Objective After analysing the effect size of dapagliflozin on the oxalate excretion from the date of the exploratory phase the needed number of participants for the main trial will be calculated. The WP1 already screened patients that are willing to participate will be randomized. Methods: effect and group size calculation as well as randomization of the patients of the main trial

WP4. Wash-out phase I (week 7–12).

Objective Baseline data as mentioned earlier of all study participants are collected. Methods: Blood- and 24h-urine screenings in week 6 (respectively week 12 overall) to obtain baseline data of all subjects; daily oral placebo administration in preparation for treatment phase I.

WP5. Treatment phase I (week 13–20).

Objective dapagliflozin therapy or placebo administration.

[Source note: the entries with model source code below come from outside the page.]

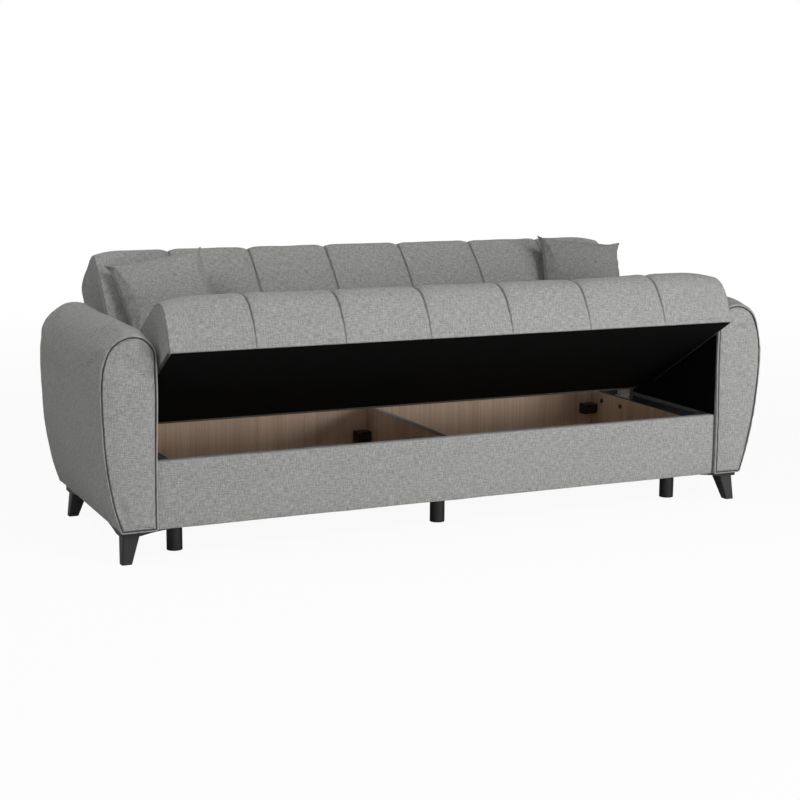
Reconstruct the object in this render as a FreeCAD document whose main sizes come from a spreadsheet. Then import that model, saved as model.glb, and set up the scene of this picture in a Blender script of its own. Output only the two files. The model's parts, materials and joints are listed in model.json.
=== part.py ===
import FreeCAD, Part
import math
import os
import re
import Sketcher

# Storage sofa with a lifting seat, a reclining back and two loose pillows.
# Millimetres, +Z up, +X along the sofa. -Y is the front. The floor is Z = 0.
# The origin lies on the floor, midway along the length and depth of the sofa as stored.
# It is stored with the seat raised and the back leaning, so that the storage box is open.
# Seat, back and pillow pieces are drawn about their own hinge line and then placed there.

Vector = FreeCAD.Vector

# Driving sizes: name, value in millimetres or degrees, meaning
SIZES = [
    ("arm_gap", 1900, "clear width between the two arms"),
    ("end_gap", 0.5, "gap between the box and each arm"),
    ("leg_height", 97, "floor to the underside of box and arms"),
    ("rail_front_y", -405, "front face of the front rail"),
    ("rail_height", 199, "height of the covered front rail"),
    ("rail_board_thickness", 18, "front rail board"),
    ("rail_padding", 6, "padding and cloth on the front of the rail"),
    ("rail_wrap", 2, "cloth turned over the rail's top and bottom"),
    ("rail_edge_radius", 5, "rounding of the rail's long edges"),
    ("box_back", 676, "rail front to the inner face of the back panel"),
    ("panel_drop", 13, "how far the box panels end below the rail's top"),
    ("ledge_width", 62, "flat ledge beside each arm"),
    ("ledge_thickness", 3, "dark ledge board"),
    ("side_thickness", 18, "box side panel"),
    ("beam_height", 60, "timber beam under the ledge"),
    ("divider_thickness", 18, "panel between the two compartments"),
    ("trim_thickness", 1.5, "edge trim on the divider"),
    ("back_panel_thickness", 16, "box back panel"),
    ("rear_cloth", 1.5, "cloth on the rear of the back panel"),
    ("batten_height", 20, "battens under the floor panel"),
    ("floor_thickness", 8, "box floor panel"),
    ("mid_leg_inset", 27, "box side to the middle of the outer middle legs"),
    ("batten_width", 54, "width of a floor batten"),
    ("mid_leg_front", 132, "rail front to the front middle legs"),
    ("mid_leg_rear", 116, "back panel to the rear middle legs"),
    ("mid_leg_radius", 23.5, "round middle leg"),
    ("leg_bolt_radius", 4, "hanger bolt of every leg"),
    ("leg_bolt_down", 22, "bolt length inside the leg"),
    ("leg_bolt_up", 14, "bolt length inside the wood"),
    ("block_size", 48, "corner block, both ways"),
    ("block_height", 36, "corner block height"),
    ("block_left_rise", 65, "box underside to the left compartment's blocks"),
    ("block_right_rise", 100, "box underside to the right compartment's blocks"),
    ("block_chamfer", 12, "bevel on a corner block"),
    ("arm_lead", 15, "arm front ahead of the rail front"),
    ("arm_rear_lead", 48, "arm rear behind the inner face of the back panel"),
    ("arm_bottom_width", 102, "arm width at its underside"),
    ("arm_widest", 166, "greatest arm width"),
    ("arm_shoulder", 181, "top of the arm down to its greatest width"),
    ("arm_side_radius", 386, "curve of the arm's side above its greatest width"),
    ("arm_top_offset", 62, "inner face to the arm's highest line"),
    ("arm_height", 564, "underside to top of the arm"),
    ("arm_padding", 14, "padding and cloth round the arm"),
    ("arm_wall", 16, "boards of the arm frame"),
    ("arm_front_pad", 12, "padded front of the arm"),
    ("arm_rear_pad", 5, "cloth and felt on the rear of the arm"),
    ("arm_edge_radius", 6, "rolled edge at the arm's front"),
    ("arm_pad_radius", 3, "soft edge of the arm's front pad"),
    ("piping_radius", 2.8, "cord round the arm's front"),
    ("liner_thickness", 1.5, "black liner on the inner side of the arm"),
    ("liner_drop", 39, "foot of the arm's inner shoulder down to the liner's top"),
    ("liner_gap", 0.5, "liner to arm and ledge"),
    ("foot_size", 31, "corner leg, square foot"),
    ("foot_top", 50, "corner leg, square top of the slanted part"),
    ("foot_splay", 7, "corner leg, its foot stands this much outside its top"),
    ("foot_plate", 16, "height of the corner leg's top plate"),
    ("foot_corner", 6, "rounded corners of the corner leg"),
    ("foot_wing", 80, "wing of the corner leg beyond its slanted part"),
    ("foot_wing_tip", 4, "height of the wing at its tip"),
    ("foot_wing_hollow", 1.5, "how far the wing's underside is hollowed"),
    ("foot_front_inset", 28, "arm front to the front face of the leg"),
    ("foot_rear_inset", 52, "arm rear to the rear face of the leg"),
    ("arm_bolt_radius", 4, "bolt that holds the arm to the box"),
    ("arm_bolt_head", 8, "head radius of that bolt"),
    ("arm_bolt_head_height", 3, "head height of that bolt"),
    ("arm_bolt_drop", 33, "box top down to the rear pair of arm bolts"),
    ("arm_bolt_rise", 68, "box underside up to the front arm bolt"),
    ("arm_bolt_rear", 77, "back panel to the rearmost arm bolt"),
    ("arm_bolt_pitch", 124, "rearmost to middle arm bolt"),
    ("arm_bolt_front", 130, "rail front to the front arm bolt"),
    ("bolt_clearance", 0.25, "radial room round a bolt"),
    ("pivot_back", 490, "rail front to the hinge line"),
    ("pivot_rise", 187, "ledge to the hinge line"),
    ("bracket_set", 14, "ledge's inner edge to the bracket's upright"),
    ("pin_radius", 5, "hinge pin"),
    ("pin_clearance", 0.05, "radial room round the hinge pin"),
    ("pin_head_radius", 9, "head of the hinge pin"),
    ("pin_head_height", 4, "head height of the hinge pin"),
    ("pin_tail", 3.5, "pin length past the innermost plate"),
    ("plate_thickness", 5, "steel plates of the hinge"),
    ("plate_gap", 4, "room between two plates"),
    ("washer_clearance", 0.2, "room on each side of a washer"),
    ("washer_radius", 9, "hinge washer"),
    ("boss_radius", 14, "rounded end of each hinge plate"),
    ("bracket_front", 65, "hinge line to the bracket's front flange"),
    ("bracket_rear", 30, "hinge line to the rear end of the bracket's foot"),
    ("bracket_foot", 4, "foot plate thickness"),
    ("bracket_foot_width", 10, "foot plate width beside the upright"),
    ("bracket_flange_height", 43, "height of the low front part"),
    ("bracket_neck_height", 66, "height where the upright narrows"),
    ("bracket_screw_radius", 2.5, "screw through the bracket's foot"),
    ("bracket_screw_head", 4.5, "head radius of that screw"),
    ("bracket_screw_head_height", 2.5, "head height of that screw"),
    ("bracket_screw_length", 30, "length of that screw under its head"),
    ("seat_end_gap", 12, "arm to seat, each end"),
    ("seat_depth", 592, "seat from rear plane to front plane"),
    ("seat_setback", 4, "hinge line to the seat's rear plane"),
    ("seat_rail_gap", 0.5, "front rail to the seat's underside, closed"),
    ("seat_crown", 31, "crown of the seat above the hinge line"),
    ("seat_crown_rear", 4, "top of the seat at its rear edge"),
    ("seat_crown_front", 27, "top of the seat where the front edge begins"),
    ("seat_front_radius", 78, "rounding of the seat's front top edge"),
    ("seat_rear_radius", 16, "rounding of the seat's rear top edge"),
    ("seat_front_bulge", 14, "how far the seat's front face is drawn in at its foot"),
    ("seat_front_bow", 1, "how far the seat's front face is drawn in at mid height"),
    ("end_channel", 257, "width of the seat's first and last channel"),
    ("seam_depth", 9, "how far a sewn seam draws the cushion in"),
    ("seam_shoulder", 32.7, "width of the rounded slope beside a seam"),
    ("end_inset", 5, "how far a cushion's end panel is drawn in"),
    ("seat_open_angle", 30.5, "seat raised from closed, as stored"),
    ("frame_wood", 24, "rails of the seat and back frames"),
    ("seat_frame_height", 70, "seat frame height"),
    ("seat_frame_rear", 26, "hinge line to the rear of the seat frame"),
    ("seat_frame_inset", 37, "seat's front plane to the front of its frame"),
    ("cover_thickness", 1, "dust cover and rear cover cloth"),
    ("frame_room", 1, "cushion to frame"),
    ("bay_room", 0.5, "spring block to frame"),
    ("seat_notch_room", 4, "seat plate to the seat cushion's corner notch"),
    ("back_notch_room", 8, "seat plate to the back cushion's corner notch"),
    ("notch_reach", 40, "hinge line to the end of a corner notch"),
    ("low_notch_room", 11, "bracket to the end of the seat's low notch"),
    ("low_notch_headroom", 16.5, "bracket to the top of the seat's low notch, closed"),
    ("seat_plate_end", 39, "last plate bolt to the end of the seat plate"),
    ("seat_plate_rise", 56, "height of the seat plate along the frame"),
    ("plate_bolt_radius", 4, "bolts of the hinge plates"),
    ("plate_bolt_head", 7, "head radius of those bolts"),
    ("plate_bolt_head_height", 2.5, "head height of those bolts"),
    ("plate_bolt_first", 95, "hinge line to the first plate bolt"),
    ("plate_bolt_pitch", 36, "distance between two plate bolts"),
    ("back_height", 457, "hinge line to the top of the back"),
    ("back_end_gap", 16, "arm to back, each end"),
    ("back_setback", 4, "hinge line to the back's lower plane"),
    ("back_depth", 172, "hinge line to the rear of the back, low down"),
    ("back_swell", 24, "how far the rear of the back swells near its top"),
    ("back_swell_start", 236, "height on the back where its rear swells"),
    ("back_crown", 44, "crown of the back's front face"),
    ("back_foot_crown", 2, "front face of the back ahead of the hinge line, at its foot"),
    ("back_head_crown", 29, "front face of the back ahead of the hinge line, at its top"),
    ("back_swell_bow", 2, "bow of the slope under the back's swollen head"),
    ("back_top_crown", 5, "crown of the back's top face"),
    ("back_top_radius", 40, "rounding of the back's top edges"),
    ("back_foot_radius", 14, "rounding of the back's lower front edge"),
    ("back_lean", 37, "back from upright, as stored"),
    ("back_frame_low", 26, "hinge line to the lower rail of the back frame"),
    ("back_frame_top", 52, "top of the back down to its frame"),
    ("back_frame_inset", 6, "rear of the back to the rear of its frame"),
    ("back_frame_depth", 70, "depth of the back frame"),
    ("back_plate_end", 37, "last plate bolt to the end of the back plate"),
    ("pillow_size", 330, "pillow, seam to seam at its corners"),
    ("pillow_draw", 13, "how far the pillow's sides draw in"),
    ("pillow_front", 62, "pillow bulge to the front"),
    ("pillow_rear", 42, "pillow bulge to the rear"),
    ("pillow_edge", 3, "half thickness of the pillow's end seams"),
    ("pillow_left_inset", 206.1, "arm to the left pillow's centre"),
    ("pillow_left_up", 210.5, "hinge line to the left pillow's centre"),
    ("pillow_left_stand", 8.3, "back's crown to the left pillow's rear bulge"),
    ("pillow_left_roll", 6.7, "left pillow turned in its own plane"),
    ("pillow_left_turn", -7.5, "left pillow's outer side turned to the front, here to the rear"),
    ("pillow_left_tilt", 0, "top of the left pillow tipped away from the back"),
    ("pillow_right_inset", 190.3, "arm to the right pillow's centre"),
    ("pillow_right_up", 215.2, "hinge line to the right pillow's centre"),
    ("pillow_right_stand", 7.3, "back's crown to the right pillow's rear bulge"),
    ("pillow_right_roll", 9.4, "right pillow turned in its own plane"),
    ("pillow_right_turn", 3.8, "right pillow's outer side turned to the front"),
    ("pillow_right_tilt", 8, "top of the right pillow tipped away from the back"),
]

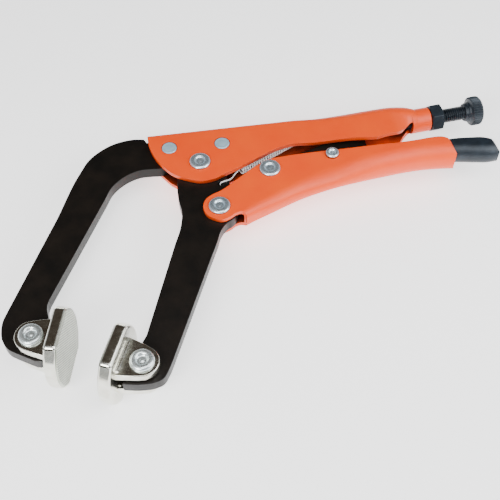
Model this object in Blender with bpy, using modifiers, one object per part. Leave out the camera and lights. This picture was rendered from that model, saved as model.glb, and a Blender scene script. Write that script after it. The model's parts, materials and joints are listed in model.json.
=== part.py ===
"""Locking C-clamp pliers with swivel pads, built as separate named pieces.

The tool lies on its side. +X runs along the adjusting screw towards the knob, +Y points to the
back of the upper handle and +Z along the pivot pins. Sizes are in millimetres, measured from the
jaw pivot on the tool's mid-plane, and MM turns them into metres. Every moving piece hangs on an
empty that lies on its joint axis.
"""

import math

import bmesh
import bpy
import numpy as np
from mathutils import Matrix, Vector

MM = 0.001
TOOL_ORIGIN = (-32.29, 60.43, 22.5)

# Pivot axes, seen along the pins.
JAW_PIVOT = (0.0, 0.0)
HANDLE_PIVOT = (4.7, -39.6)
TOGGLE_PIVOT = (43.7, -16.5)
LEVER_PIVOT = (87.2, -14.0)
FRONT_JAW_RIVET = (-17.7, 16.7)
REAR_JAW_RIVET = (17.7, 12.8)
FIXED_PAD_PIVOT = (-120.0, -109.6)
MOVING_PAD_PIVOT = (-61.0, -140.4)
FIXED_PAD_ANGLE = -19.3
MOVING_PAD_ANGLE = 152.0

# Sheet and bar stock.
BAR = 8.0
LINK = 6.0
WALL = 2.9
LEVER_WALL = 1.9
CHEEK = 7.3
GAP = 0.3

# Rivets.
PIN_RADIUS = 4.0
SMALL_PIN_RADIUS = 2.2
HEAD_RADIUS = 7.0
SMALL_HEAD_RADIUS = 4.5
HEAD_HEIGHT = 1.4
FLUSH_RIVET_RADIUS = 5.0

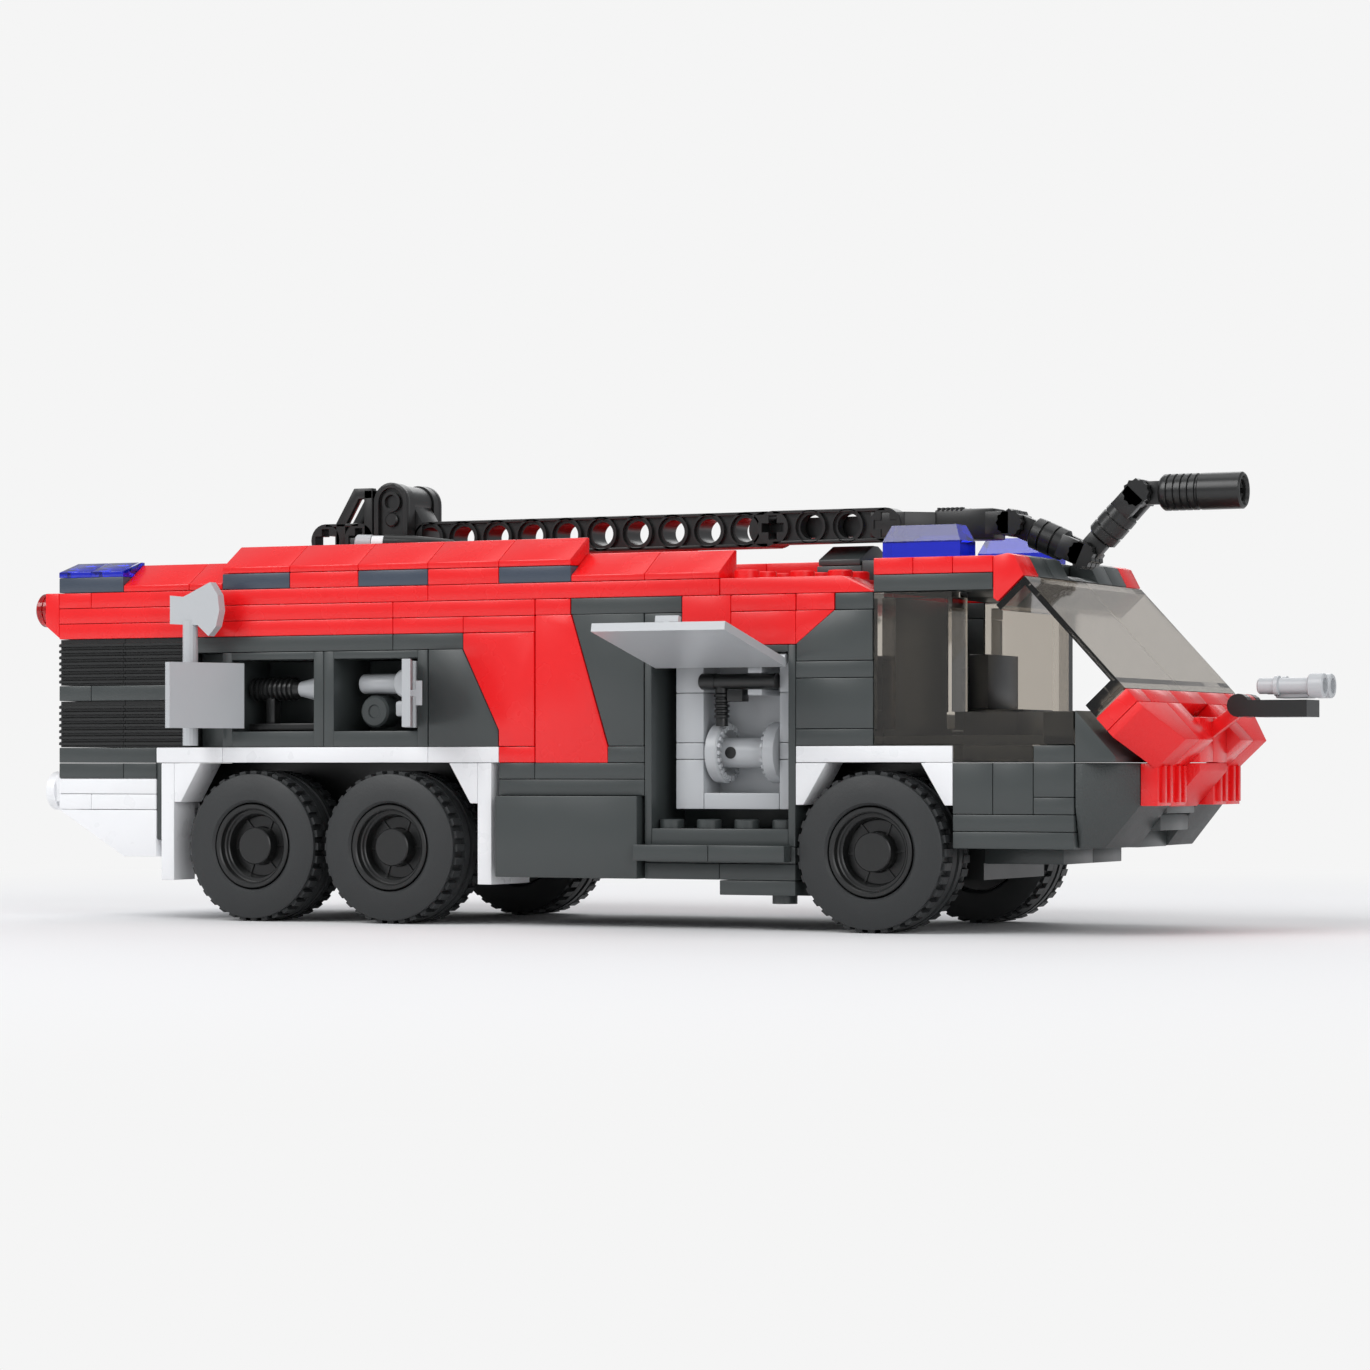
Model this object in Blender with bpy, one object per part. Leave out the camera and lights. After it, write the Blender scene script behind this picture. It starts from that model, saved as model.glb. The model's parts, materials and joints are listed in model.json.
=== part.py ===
"""A brick-built toy airport fire truck, six wheels, on the 8 mm stud and 3.2 mm plate grid.

Lengths along the truck (X) and across it (Y) are counted in studs, heights (Z) in plates. along(), across()
and height() turn them to metres. X starts at the rear face of the side walls, Y at the centre line, Z at the ground.
Pieces that meet share a face on the grid, and draw_in() takes half the moulding gap off every face of each.
"""

import math

import bmesh
import bpy
import numpy as np
from mathutils import Matrix, Vector

# Driving sizes, in metres unless a name says studs or plates.
STUD = 0.008
PLATE = 0.0032
MOULD_GAP = 0.0003
HALF_WIDTH = 4  # studs from the centre line to the side faces
ARCH_TOP = 10  # plates

AXLE_SPREAD = 4  # studs between the two rear axles
REAR_BOGIE = 8  # studs to the middle of the rear axles
FRONT_AXLE = 23  # studs
TYRE_GAP = 0.0016  # between the two rear tyres, and above each tyre
TYRE_WIDTH = 0.0136
TYRE_DIAMETER = AXLE_SPREAD * STUD - TYRE_GAP
TYRE_SHOULDER = 0.0012
RIM_DIAMETER = 0.0176
HUB_DIAMETER = 0.0075
HUB_FACE = 0.0012  # thickness of the hub's closed outer face
HUB_RECESS = 0.0012
AXLE_DIAMETER = 0.0048
RUNNING_GAP = 0.0003
WHEEL_FACE = HALF_WIDTH * STUD + 0.0018  # from the centre line to a tyre's outer face

CUPBOARD_REAR = 5  # studs
CUPBOARD_LENGTH = 3  # studs, each of the two
CUPBOARD_SIDE = 0.0024
CUPBOARD_TOP = 0.0016
CUPBOARD_BACK = 0.0016
DOOR_THICKNESS = 0.00165
DOOR_CLEARANCE = 0.0003
HINGE_INSET = 0.0013  # hinge axis from the side wall it stands beside
HINGE_DEPTH = 0.0008  # hinge axis behind the outer face
HINGE_RADIUS = 0.00095
REAR_DOOR_OPEN = 115.0  # degrees
FRONT_DOOR_OPEN = 118.0

BAY_REAR = 17  # studs
BAY_LENGTH = 4  # studs
BAY_SIDE = 0.0016
BAY_BACK = 0.0016
FLAP_LENGTH = 0.0278
FLAP_THICKNESS = 0.0016
FLAP_OPEN = 103.0
STEP_DEPTH = 0.0035

HANDLE_SPAN = 0.0048
HANDLE_THICK = 0.0012
HANDLE_STAND = 0.0022

SCREEN_BOTTOM = (29.25, 14.25)  # studs and plates, the glass's bottom outer corner
SCREEN_DEPTH = STUD
SCREEN_GLASS = 0.0014
SCREEN_FOOT = PLATE
SCREEN_HEAD = 0.0016
SCREEN_TOP_FROM_ROOF = 0.0063  # glass top ahead of the roof plate's end

BEAM_WIDTH = STUD - 2 * MOULD_GAP
BEAM_HEIGHT = 0.0070
BEAM_HOLE = 0.0048
BOOM_LEVEL = 0.0078  # beam's middle above the roof deck
PIVOT_DROP = 0.0076  # beam's middle below the lift pivot
PIVOT_RADIUS = 0.0036
CHEEK_THICKNESS = 0.0032
LINK_LENGTH = 2 * STUD
LINK_RADIUS = 0.0032
KNUCKLE_RADIUS = 0.0027
LINK_CLEAR = 0.0043  # from a click hinge's axis to the round bar on either side
FINGER_ROOT = 0.0004  # how far a finger reaches into its bar
CANNON_RADIUS = 0.0035
CANNON_LENGTH = 0.0205

AXE_HANDLE = 0.0031
AXE_STAND = 0.0045  # handle's middle outside the side face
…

Methods: all patients will receive an oral dose of 10mg of dapagliflozin or oral placebo daily according to their randomization; blood- and 24h-urine screenings in week 4 (respectively week 16 overall).

WP6. Wash-out phase II (weeks 21–26).

Objective Wash out of the pharmacologic agent used in treatment phase I and estimate treatment response. Methods: The same blood and 24h-urine screenings as before will be performed in wash-out phase II in weeks 1 and 6 (respectively weeks 21 and 26 overall). Daily placebo administration in preparation for treatment phase II.

WP7. Treatment phase II (week 27–34).

Objective dapagliflozin therapy or placebo administration. Methods: all patients will receive an oral dose of 10mg of dapagliflozin or oral placebo daily according to their randomization; blood- and 24h-urine screenings in week 4 (respectively week 30 overall).

WP8. Wash-out phase III (weeks 35–40).

Objective Wash-out of the pharmacologic agent used in treatment phase II and estimating treatment response. Methods: The same blood and 24h-urine screenings as before will be performed in wash-out phase III in weeks 1 and 6 (respectively weeks 35 and 40 overall).

WP9. Data evaluation and publication (post-study phase, months 16–24).

Objective: WP9 will comprise a thorough analysis of study results including the primary endpoint the reduction of the urine oxalate excretion by 25% under dapagliflozin therapy after 8 weeks. Methods: All data will be organized in a computer-based database. Statistical evaluations will be performed according to predefined models.

3.3.1. Estimated completion dates.

• The study is scheduled to commence on 01.02.2025.
• Participant recruitment start (exploratory phase): 01.02.2025.
• Participant recruitment completion (exploratory phase): Recruitment is expected to be completed by 01.04.2025.
• Participant recruitment start (main phase): 01.07.2025.
• Data collection completion (main phase): Data collection is expected to finish by 01.07.2026., after the Final Phase follow-up period.
• Expected results: Initial results and analysis are projected to be completed by mid-2027.